Microsoft this week is expected to release new information regarding certification for Windows 2003. Updated information about a new exam track, new exam requirements and course materials will be part of the announcement, according to Microsoft officials.
This week's announcement comes on the heels of an earlier decision from Microsoft that said individuals must complete their Windows 2000 certification exams before beginning a certification track for Windows 2003. Last year, Microsoft had decided that people who take some of the seven exams required for Windows 2000 certification and some of the Windows 2003 exams would receive both certifications.

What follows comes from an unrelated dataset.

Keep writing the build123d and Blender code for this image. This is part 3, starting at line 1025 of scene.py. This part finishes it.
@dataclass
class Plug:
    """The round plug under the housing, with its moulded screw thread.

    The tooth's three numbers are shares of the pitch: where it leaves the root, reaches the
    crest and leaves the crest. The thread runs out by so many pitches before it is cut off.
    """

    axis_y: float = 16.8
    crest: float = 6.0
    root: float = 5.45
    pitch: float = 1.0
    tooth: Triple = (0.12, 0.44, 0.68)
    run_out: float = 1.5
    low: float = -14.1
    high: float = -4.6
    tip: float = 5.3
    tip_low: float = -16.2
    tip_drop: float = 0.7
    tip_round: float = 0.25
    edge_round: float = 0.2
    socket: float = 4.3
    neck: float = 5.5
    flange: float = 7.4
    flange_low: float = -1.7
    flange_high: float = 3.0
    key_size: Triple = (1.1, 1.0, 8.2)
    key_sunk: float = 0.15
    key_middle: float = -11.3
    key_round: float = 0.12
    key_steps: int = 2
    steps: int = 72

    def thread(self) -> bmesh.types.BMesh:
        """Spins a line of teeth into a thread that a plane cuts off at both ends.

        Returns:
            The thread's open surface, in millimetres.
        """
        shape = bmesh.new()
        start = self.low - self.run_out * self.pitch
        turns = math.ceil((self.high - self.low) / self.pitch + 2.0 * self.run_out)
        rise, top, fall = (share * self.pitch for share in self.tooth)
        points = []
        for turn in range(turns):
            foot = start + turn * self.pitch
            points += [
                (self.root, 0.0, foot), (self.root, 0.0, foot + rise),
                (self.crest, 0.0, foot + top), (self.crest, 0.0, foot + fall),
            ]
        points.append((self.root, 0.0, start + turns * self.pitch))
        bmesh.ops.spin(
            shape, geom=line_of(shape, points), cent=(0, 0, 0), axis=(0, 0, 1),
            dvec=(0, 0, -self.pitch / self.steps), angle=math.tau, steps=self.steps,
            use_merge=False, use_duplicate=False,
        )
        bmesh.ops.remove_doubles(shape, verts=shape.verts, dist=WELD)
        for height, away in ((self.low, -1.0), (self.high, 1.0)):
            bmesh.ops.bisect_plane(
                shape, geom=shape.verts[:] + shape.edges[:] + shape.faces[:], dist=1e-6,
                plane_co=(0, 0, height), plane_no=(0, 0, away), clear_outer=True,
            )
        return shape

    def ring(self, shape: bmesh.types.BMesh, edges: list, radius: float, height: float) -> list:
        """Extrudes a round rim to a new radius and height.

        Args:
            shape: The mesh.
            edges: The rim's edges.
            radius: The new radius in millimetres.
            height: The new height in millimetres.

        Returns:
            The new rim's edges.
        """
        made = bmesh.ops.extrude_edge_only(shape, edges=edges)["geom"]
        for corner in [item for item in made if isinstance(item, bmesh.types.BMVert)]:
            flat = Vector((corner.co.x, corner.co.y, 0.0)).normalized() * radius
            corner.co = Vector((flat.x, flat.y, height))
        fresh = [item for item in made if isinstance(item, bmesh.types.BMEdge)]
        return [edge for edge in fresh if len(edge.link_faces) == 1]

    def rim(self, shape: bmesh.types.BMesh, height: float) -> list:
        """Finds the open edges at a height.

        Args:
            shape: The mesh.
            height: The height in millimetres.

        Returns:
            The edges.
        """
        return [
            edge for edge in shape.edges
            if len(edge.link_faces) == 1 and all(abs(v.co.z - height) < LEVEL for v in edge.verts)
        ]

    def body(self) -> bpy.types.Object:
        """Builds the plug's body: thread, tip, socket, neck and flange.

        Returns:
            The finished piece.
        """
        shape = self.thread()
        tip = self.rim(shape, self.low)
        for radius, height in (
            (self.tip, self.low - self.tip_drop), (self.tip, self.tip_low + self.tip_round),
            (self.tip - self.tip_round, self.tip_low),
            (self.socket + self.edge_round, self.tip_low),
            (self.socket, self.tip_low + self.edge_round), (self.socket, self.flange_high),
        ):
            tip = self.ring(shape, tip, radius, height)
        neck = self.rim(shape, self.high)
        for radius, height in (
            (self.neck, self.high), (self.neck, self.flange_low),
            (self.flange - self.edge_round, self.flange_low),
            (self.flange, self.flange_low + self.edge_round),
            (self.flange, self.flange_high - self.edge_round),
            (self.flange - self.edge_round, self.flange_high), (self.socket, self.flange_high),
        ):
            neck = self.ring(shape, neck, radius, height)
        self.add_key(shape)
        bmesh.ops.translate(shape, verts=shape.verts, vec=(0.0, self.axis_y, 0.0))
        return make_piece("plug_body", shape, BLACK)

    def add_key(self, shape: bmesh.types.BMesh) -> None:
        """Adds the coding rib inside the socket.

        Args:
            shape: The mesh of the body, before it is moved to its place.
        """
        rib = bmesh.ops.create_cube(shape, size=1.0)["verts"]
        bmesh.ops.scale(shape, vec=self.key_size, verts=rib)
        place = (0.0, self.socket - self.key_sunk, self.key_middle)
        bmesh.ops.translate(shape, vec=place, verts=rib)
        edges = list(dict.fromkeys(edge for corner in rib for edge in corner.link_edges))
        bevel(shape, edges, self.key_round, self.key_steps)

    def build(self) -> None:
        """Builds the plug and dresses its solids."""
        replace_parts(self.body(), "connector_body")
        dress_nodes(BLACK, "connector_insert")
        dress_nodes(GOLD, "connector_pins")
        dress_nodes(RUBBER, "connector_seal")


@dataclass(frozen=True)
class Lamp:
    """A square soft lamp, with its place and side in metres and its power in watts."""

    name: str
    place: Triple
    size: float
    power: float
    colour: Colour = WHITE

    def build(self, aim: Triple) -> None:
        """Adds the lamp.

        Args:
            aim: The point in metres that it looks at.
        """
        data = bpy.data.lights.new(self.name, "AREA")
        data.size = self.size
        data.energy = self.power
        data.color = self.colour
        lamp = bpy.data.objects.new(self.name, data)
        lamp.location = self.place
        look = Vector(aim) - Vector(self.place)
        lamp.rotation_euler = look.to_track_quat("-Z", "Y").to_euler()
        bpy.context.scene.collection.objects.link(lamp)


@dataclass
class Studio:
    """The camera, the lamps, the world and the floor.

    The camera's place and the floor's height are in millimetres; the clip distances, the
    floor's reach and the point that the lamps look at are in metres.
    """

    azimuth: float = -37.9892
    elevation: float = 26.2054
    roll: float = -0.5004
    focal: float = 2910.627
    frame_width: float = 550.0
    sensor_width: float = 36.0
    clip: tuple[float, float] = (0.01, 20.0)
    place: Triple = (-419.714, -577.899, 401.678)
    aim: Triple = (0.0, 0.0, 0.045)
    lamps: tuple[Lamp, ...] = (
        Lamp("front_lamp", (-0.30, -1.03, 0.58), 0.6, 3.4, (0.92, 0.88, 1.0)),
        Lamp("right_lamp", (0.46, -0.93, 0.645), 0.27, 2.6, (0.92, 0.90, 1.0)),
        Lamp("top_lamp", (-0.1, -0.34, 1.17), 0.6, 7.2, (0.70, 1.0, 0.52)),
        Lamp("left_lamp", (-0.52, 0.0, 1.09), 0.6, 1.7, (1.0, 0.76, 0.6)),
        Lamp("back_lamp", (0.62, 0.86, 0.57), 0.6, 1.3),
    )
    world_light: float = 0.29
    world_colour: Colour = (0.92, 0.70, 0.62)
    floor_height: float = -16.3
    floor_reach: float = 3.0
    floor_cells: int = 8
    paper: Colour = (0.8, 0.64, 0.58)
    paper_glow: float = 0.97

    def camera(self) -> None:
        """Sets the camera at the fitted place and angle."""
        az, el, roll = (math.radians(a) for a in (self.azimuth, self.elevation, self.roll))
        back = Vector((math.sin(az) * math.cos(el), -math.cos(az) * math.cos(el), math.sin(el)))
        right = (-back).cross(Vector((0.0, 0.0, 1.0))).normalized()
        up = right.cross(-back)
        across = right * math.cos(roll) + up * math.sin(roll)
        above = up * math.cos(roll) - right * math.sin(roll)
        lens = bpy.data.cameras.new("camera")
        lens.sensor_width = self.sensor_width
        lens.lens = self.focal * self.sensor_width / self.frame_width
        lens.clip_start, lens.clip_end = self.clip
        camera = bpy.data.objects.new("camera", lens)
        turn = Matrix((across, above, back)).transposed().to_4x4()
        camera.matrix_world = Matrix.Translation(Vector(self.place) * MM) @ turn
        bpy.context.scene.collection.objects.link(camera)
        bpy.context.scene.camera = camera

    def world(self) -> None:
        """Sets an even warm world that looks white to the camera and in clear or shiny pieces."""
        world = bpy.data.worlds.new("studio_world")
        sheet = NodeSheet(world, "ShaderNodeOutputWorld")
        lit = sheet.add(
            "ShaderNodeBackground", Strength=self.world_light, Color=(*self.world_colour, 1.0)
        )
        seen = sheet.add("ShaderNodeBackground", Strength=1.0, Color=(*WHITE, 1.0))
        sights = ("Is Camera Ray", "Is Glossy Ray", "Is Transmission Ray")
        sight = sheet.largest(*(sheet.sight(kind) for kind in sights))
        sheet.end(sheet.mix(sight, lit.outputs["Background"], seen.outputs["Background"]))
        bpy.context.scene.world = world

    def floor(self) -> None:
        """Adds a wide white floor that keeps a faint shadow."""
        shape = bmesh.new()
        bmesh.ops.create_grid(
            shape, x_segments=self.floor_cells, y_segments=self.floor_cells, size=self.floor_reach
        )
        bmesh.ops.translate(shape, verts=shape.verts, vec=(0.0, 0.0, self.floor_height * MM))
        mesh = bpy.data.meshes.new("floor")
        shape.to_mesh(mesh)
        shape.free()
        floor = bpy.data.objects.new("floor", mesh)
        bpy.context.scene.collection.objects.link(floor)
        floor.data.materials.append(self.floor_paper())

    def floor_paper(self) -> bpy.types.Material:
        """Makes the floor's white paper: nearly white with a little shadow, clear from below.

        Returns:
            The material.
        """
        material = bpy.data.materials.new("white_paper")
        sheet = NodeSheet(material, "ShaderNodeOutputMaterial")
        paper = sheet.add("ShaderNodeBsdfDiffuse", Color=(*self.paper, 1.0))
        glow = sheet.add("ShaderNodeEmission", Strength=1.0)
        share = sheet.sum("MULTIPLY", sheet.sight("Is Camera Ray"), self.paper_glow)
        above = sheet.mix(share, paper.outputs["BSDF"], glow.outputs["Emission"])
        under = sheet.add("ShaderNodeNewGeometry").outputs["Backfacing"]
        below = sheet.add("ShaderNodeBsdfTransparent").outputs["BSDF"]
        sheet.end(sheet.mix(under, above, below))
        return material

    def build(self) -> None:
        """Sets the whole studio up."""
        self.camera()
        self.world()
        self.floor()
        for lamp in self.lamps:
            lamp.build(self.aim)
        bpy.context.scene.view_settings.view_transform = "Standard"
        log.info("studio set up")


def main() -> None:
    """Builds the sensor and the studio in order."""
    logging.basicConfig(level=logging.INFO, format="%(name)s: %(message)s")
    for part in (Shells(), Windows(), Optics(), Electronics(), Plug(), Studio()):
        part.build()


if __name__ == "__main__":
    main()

A Microsoft spokesman said the company had changed its mind after receiving feedback from focus groups indicating that customers didn't want to mix and match. Now, a Microsoft Certified System Engineer (MCSE) with a Windows 2000 certification would need to take two separate upgrade exams on Windows 2003 to receive a Windows 2003 certification.

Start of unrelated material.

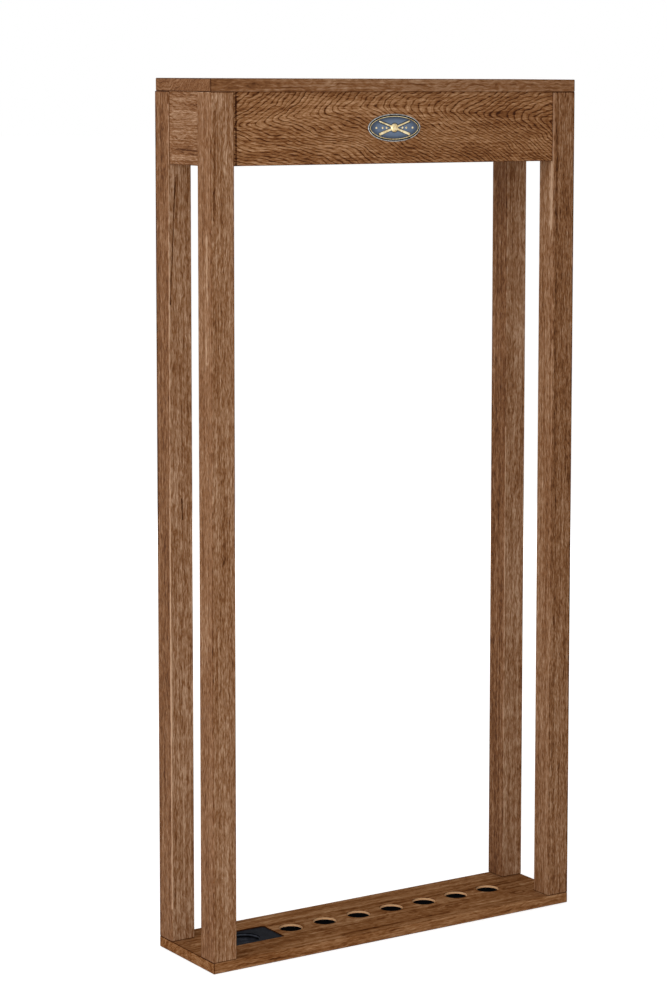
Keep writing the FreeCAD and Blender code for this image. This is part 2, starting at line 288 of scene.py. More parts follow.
# Growth rings: the distance from a heart that wanders, plus the log's taper, as the board cuts them.
# Gives back the pale to porous swing of each year, the same broken up by pores, and the fibres between.
def growthRings(add, alongGrain, marks, look, seed):
    x, y, z = add("SeparateXYZ", {0: alongGrain}).outputs
    heartAcross, heartUp = look["heart"]
    sway, rise = oakGrowth["sway"], oakGrowth["rise"]
    across = add("Math", {0: marks["bendAcross"], 1: sway, 2: -sway / 2 - heartAcross},
                 operation="MULTIPLY_ADD")
    across = add("Math", {0: y, 1: across}, operation="ADD")
    up = add("Math", {0: marks["bendUp"], 1: rise, 2: -rise / 2 - heartUp}, operation="MULTIPLY_ADD")
    up = add("Math", {0: z, 1: up}, operation="ADD")
    sag = add("Math", {0: x, 1: 1 / oakGrowth["bowReach"]}, operation="MULTIPLY")
    sag = add("Math", {0: sag, 1: sag}, operation="MULTIPLY")
    up = add("Math", {0: sag, 1: look["bow"], 2: up}, operation="MULTIPLY_ADD")
    fromHeart = add("VectorMath", {0: add("CombineXYZ", {0: across, 1: up})}, operation="LENGTH")
    fromEye = add("Math", {0: x, 1: look["eye"]}, operation="SUBTRACT")
    fromEye = add("VectorMath", {0: add("CombineXYZ", {0: fromEye, 1: look["blunt"]})}, operation="LENGTH")

    rings = add("Math", {0: fromEye.outputs["Value"], 1: look["taper"], 2: fromHeart.outputs["Value"]},
                operation="MULTIPLY_ADD")
    rings = add("Math", {0: up, 1: look["lean"], 2: rings}, operation="MULTIPLY_ADD")
    rings = add("Math", {0: marks["ripple"], 1: oakGrowth["ripple"], 2: rings}, operation="MULTIPLY_ADD")
    drift = oakGrowth["drift"] * look["ring"]
    rings = add("Math", {0: marks["growth"], 1: drift, 2: rings}, operation="MULTIPLY_ADD")
    years = add("Math", {0: rings, 1: 1 / look["ring"]}, operation="MULTIPLY")
    year = add("Math", {0: years}, operation="FRACT")
    earlyWood = add("ValToRGB", {0: year}, oakGrowth["year"])
    yearNumber = add("Math", {0: years}, operation="FLOOR")
    goodYear = add("TexWhiteNoise", {"W": yearNumber}, noise_dimensions="1D")
    goodYear = add("Math", {0: goodYear, 1: 0.5, 2: 0.5}, operation="MULTIPLY_ADD")
    brokenRings = add("Math", {0: marks["dash"], 1: 0.5, 2: 0.6}, operation="MULTIPLY_ADD")
    brokenRings = add("Math", {0: earlyWood, 1: brokenRings}, operation="MULTIPLY")
    brokenRings = add("Math", {0: brokenRings, 1: goodYear}, operation="MULTIPLY")

    fibreLong, fibreThick = oakGrowth["fibre"]
    fibre = add("CombineXYZ", {
        0: add("Math", {0: x, 1: 1 / fibreLong}, operation="MULTIPLY"),
        1: add("Math", {0: rings, 1: 1 / fibreThick}, operation="MULTIPLY"),
        2: seed,
    })
    fibre = add("TexNoise", {"Vector": fibre, "Scale": 1, "Detail": 2, "Roughness": 0.6})
    fibre = add("MapRange", {"Value": fibre, "From Min": 0.36, "From Max": 0.64})
    return earlyWood, brokenRings, fibre


def edgeBand(add, distance, look):   # a band of painted shade that ends its own width from an edge
    lastStop = look["stops"][-1][0]
    share = add("Math", {0: distance, 1: lastStop / (look["width"] * mm)}, operation="MULTIPLY")
    return add("ValToRGB", {0: share}, look["stops"])


# Where the board's faces, arrises, ends and bores are, from each point's distance to its outer faces.
def edgeMasks(add, place, name, look, rub):
    low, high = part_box(name)
    offCentre = add("VectorMath", {0: place, 1: (low + high) / 2}, operation="SUBTRACT")
    offCentre = add("VectorMath", {0: offCentre}, operation="ABSOLUTE")
    toFace = add("VectorMath", {0: (high - low) / 2, 1: offCentre}, operation="SUBTRACT")
    gaps = dict(zip("XYZ", add("SeparateXYZ", {0: toFace}).outputs))
    wholly, barely = oakFinish["faceSkin"]
    masks = {axis: add("MapRange", {"Value": gaps[axis], "From Min": wholly * mm, "From Max": barely * mm,
                                    "To Min": 1, "To Max": 0}) for axis in look["faces"]}
    toEnd = gaps.pop(look["grain"])
    toArris = add("Math", dict(enumerate(gaps.values())), operation="MAXIMUM")
    arris = add("MapRange", {
        "Value": toArris, "From Max": oakFinish["arrisWidth"] * mm, "To Min": 1, "To Max": 0})
    masks["arris"] = add("Math", {0: arris, 1: rub}, operation="MULTIPLY")
    masks["jointShade"] = edgeBand(add, toEnd, oakFinish["jointShade"])

    inside = add("Math", dict(enumerate(gaps.values())), operation="MINIMUM")
    inside = add("Math", {0: inside, 1: toEnd}, operation="MINIMUM")
    masks["rim"] = edgeBand(add, inside, oakFinish["rim"])
    begins, whole = oakFinish["cutFrom"]
    cut = add("MapRange", {"Value": inside, "From Min": begins * mm, "From Max": whole * mm})
    stainedTo = low.x + look["stainedTo"] * mm
    raw = add("Math", {0: add("SeparateXYZ", {0: place}), 1: stainedTo}, operation="GREATER_THAN")
    masks["rawCutAndLight"] = add("Math", {0: raw, 1: cut}, operation="MULTIPLY")
    masks["stainedCut"] = add("Math", {0: cut, 1: masks["rawCutAndLight"]}, operation="SUBTRACT")
    return masks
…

Microsoft piqued the curiosity of Windows professionals last week when it removed all reference to previously published information regarding its certification exams for Windows 2003.

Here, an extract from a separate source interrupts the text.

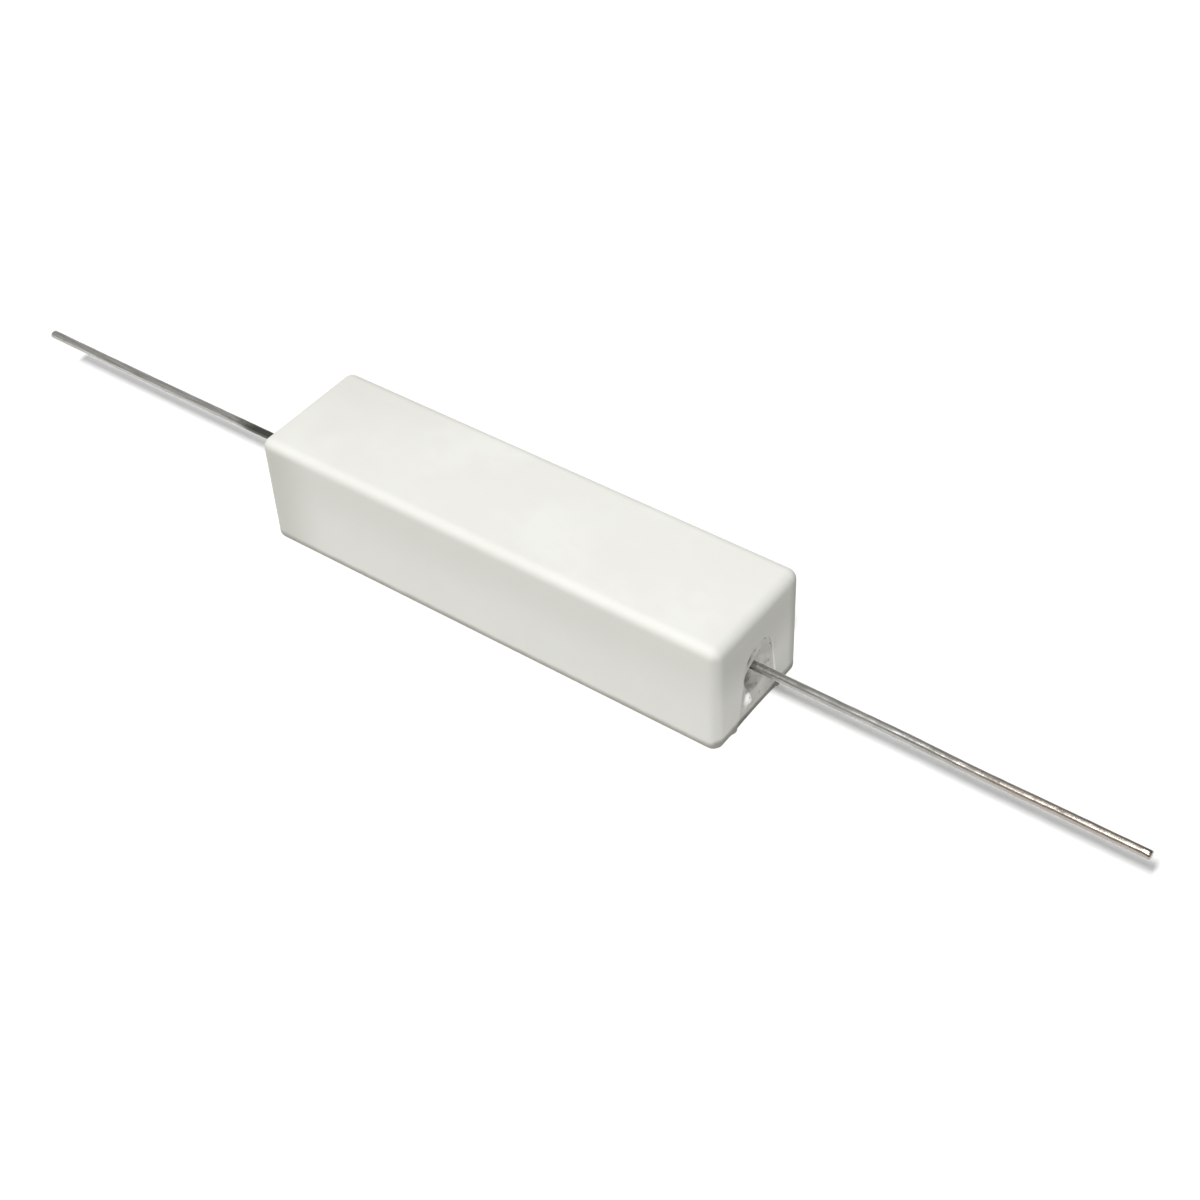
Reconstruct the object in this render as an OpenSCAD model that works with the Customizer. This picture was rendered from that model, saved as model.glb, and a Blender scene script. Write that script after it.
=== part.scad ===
// Wirewound power resistor in a ceramic case, with two straight axial leads.
// A wound ceramic rod sits in a white ceramic trough and is potted in cement.
// The trough stands on its open rim at z = 0, the leads run along X,
// and the origin is under the middle of the case. All sizes are in millimetres.

/* [Ceramic case] */
// Length of the case along the leads
case_l = 49; // [46:0.5:60]
// Width of the case
case_w = 12.5; // [12:0.25:16]
// Height of the case, from the open rim to the closed top
case_h = 11.5; // [11:0.25:15]
// Thickness of the two long walls
side_wall = 1.6; // [1.2:0.1:2]
// Thickness of the two end walls
end_wall = 2; // [1.5:0.1:2.5]
// Thickness of the closed top
top_wall = 1.8; // [1.2:0.1:2.2]
// Radius of the upright edges and of the edges round the top
edge_r = 1; // [0.8:0.1:1.5]
// Radius of the outer edge of the open rim
rim_r = 0.7; // [0.2:0.1:0.7]
// Radius of the corners and the floor edges inside the trough
cavity_r = 1.2; // [0.5:0.1:1.5]

/* [Lead slots] */
// Width of each slot at its rounded root, round the lead
slot_root_w = 4.2; // [3.8:0.1:4.6]
// Width of each slot where it opens at the rim
slot_mouth_w = 6; // [5.4:0.1:6.6]
// Gap left over the lead at the root of the slot
slot_head_gap = 2.5; // [2:0.1:2.8]

/* [Cement] */
// How far the cement stays behind the rim along the walls
fill_recess = 0.4; // [0.1:0.1:1]
// How much deeper the cement has sunk along its middle
fill_dip = 0.3; // [0.1:0.05:0.6]
// How far the cement stays behind the end faces in the slots
slot_recess = 0.2; // [0.05:0.05:0.4]
// Width of the round crater in the cement where each lead comes out
crater_d = 3.6; // [3:0.1:3.8]
// Depth of that crater at its middle
crater_depth = 0.9; // [0.6:0.1:1.2]
// How far the middle of the crater lies below the lead axis
crater_drop = 0.6; // [0:0.1:0.8]

/* [Wound element] */
// Height of the lead axis over the middle of the trough's depth
axis_rise = 0.25; // [0:0.05:0.6]
// Diameter of the ceramic core rod
core_d = 5.5; // [4.5:0.1:5.9]
// Room between each end cap and its end wall
end_room = 3; // [1.5:0.25:5]
// Chamfer at both ends of the core rod
core_chamfer = 0.3; // [0.1:0.05:0.5]
// Diameter of the resistance wire
wire_d = 0.3; // [0.2:0.02:0.4]
// Distance between neighbouring turns of the resistance wire
pitch = 1.25; // [1.1:0.05:2]
// Turns of the wire that lie on each end cap
cap_turns = 1.25; // [1:0.25:1.75]

/* [End caps] */
// How far each end cap reaches over the core rod
cap_reach = 4.5; // [3.5:0.25:6]
// Sheet thickness of the end caps
cap_wall = 0.35; // [0.2:0.05:0.5]
// Rounding of the pressed edge of the end caps
cap_edge_r = 0.3; // [0.1:0.05:0.4]

/* [Leads] */
// Diameter of the lead wire
lead_d = 0.8; // [0.6:0.05:1]
// Length of each lead outside the case
lead_l = 35; // [25:1:40]
// Chamfer at the cut end of each lead
lead_chamfer = 0.08; // [0.02:0.02:0.2]
// Diameter of the welded foot of each lead
foot_d = 2; // [1.6:0.1:2.6]
// Thickness of the welded foot at its rim
foot_t = 0.25; // [0.1:0.05:0.5]

/* [Hidden] */
$fn = 48;

ceramic_white = [0.93, 0.925, 0.905];
cement_grey = [0.80, 0.79, 0.76];
core_cream = [0.90, 0.87, 0.79];
alloy_grey = [0.52, 0.50, 0.46];
steel_grey = [0.66, 0.67, 0.68];
tin_grey = [0.74, 0.73, 0.70];

// Gap between bonded or pressed faces that are round.
seat_gap = 0.02;
// How far a cutting shape runs past the face that it opens.
overrun = 1;

// Trough, inside.
cavity_l = case_l - 2 * end_wall;
cavity_w = case_w - 2 * side_wall;
cavity_top = case_h - top_wall;
axis_h = cavity_top / 2 + axis_rise;
// Radius of the flat cylinder that hollows the cement from wall to wall.
dip_r = (pow(cavity_w / 2, 2) + fill_dip * fill_dip) / (2 * fill_dip);
dip_facets = 360;
// Radius of the ball that shapes a crater.
crater_r = (crater_d * crater_d / 4 + crater_depth * crater_depth) / (2 * crater_depth);
crater_x = case_l / 2 - slot_recess - crater_depth + crater_r;

// Slot: a round root over the lead, then straight flanks that open downwards.
slot_root_r = slot_root_w / 2;
slot_root_z = axis_h + lead_d / 2 + slot_head_gap - slot_root_r;
slot_mouth_half = slot_mouth_w / 2;
// Angle of each flank to the vertical, where it leaves the round root as a tangent.
flank_reach = sqrt(slot_mouth_half * slot_mouth_half + slot_root_z * slot_root_z);
flank_angle = atan2(slot_mouth_half, slot_root_z) - asin(slot_root_r / flank_reach);

// Wound element.
core_r = core_d / 2;
wire_r = wire_d / 2;
lead_r = lead_d / 2;
foot_r = foot_d / 2;
cap_inner_r = core_r + seat_gap;
cap_outer_r = cap_inner_r + cap_wall;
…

Microsoft had previously listed several exams for Windows 2003 that closely mapped what the company had done following its release of Windows 2000 several years ago. Microsoft was expected to release these exams following the April launch of Windows Server 2003. But a handful of exam numbers disappeared from the site.
"It looked like Microsoft had decided not to follow the path it had planned," said Ed Tittel, a principal at LANWrights Inc., a writing, training and consulting firm based in Austin, Texas.
A Microsoft spokesman said that the exams were removed because they were registered under the ".NET Server" track and were pulled because the name of the product had changed to Windows Server 2003. He provided no explanation on the timing of their removal from the site and did not say how the exams would have differed.
Plenty of MCSEs, Microsoft Certified System Administrators (MCSAs) and others say that they would like to see Microsoft make the exams tougher to pass. Some Windows experts said they think the certification program is watered down by the many boot camps, which, critics claim, simply teach the test, as opposed to making sure that candidates possess all the underlying knowledge.
"Years ago, you couldn't bluff your way through it," said Timothy Mullin, CIO and chief software architect at AnchorIS, an accounting software firm.
There had been rumors that Microsoft would be making its exams interactive, so that test takers would be given live situations in which to perform some tasks, making it hard to cheat. But the Microsoft spokesman said that the size and scope of the MCSE and MCSA programs make it too difficult to administer tests in a lab-like atmosphere.
Indeed, exam piracy is a big concern for Microsoft, which recently had its first successful prosecution of a case. Robert Keppel, the owner of several Web sites that offered information about becoming an MCSE and obtaining other Microsoft certifications, was charged last year with selling exams and answers to the tests. He was sentenced in federal court to 12 months and one day in prison and ordered to pay $500,000 in restitution to Microsoft.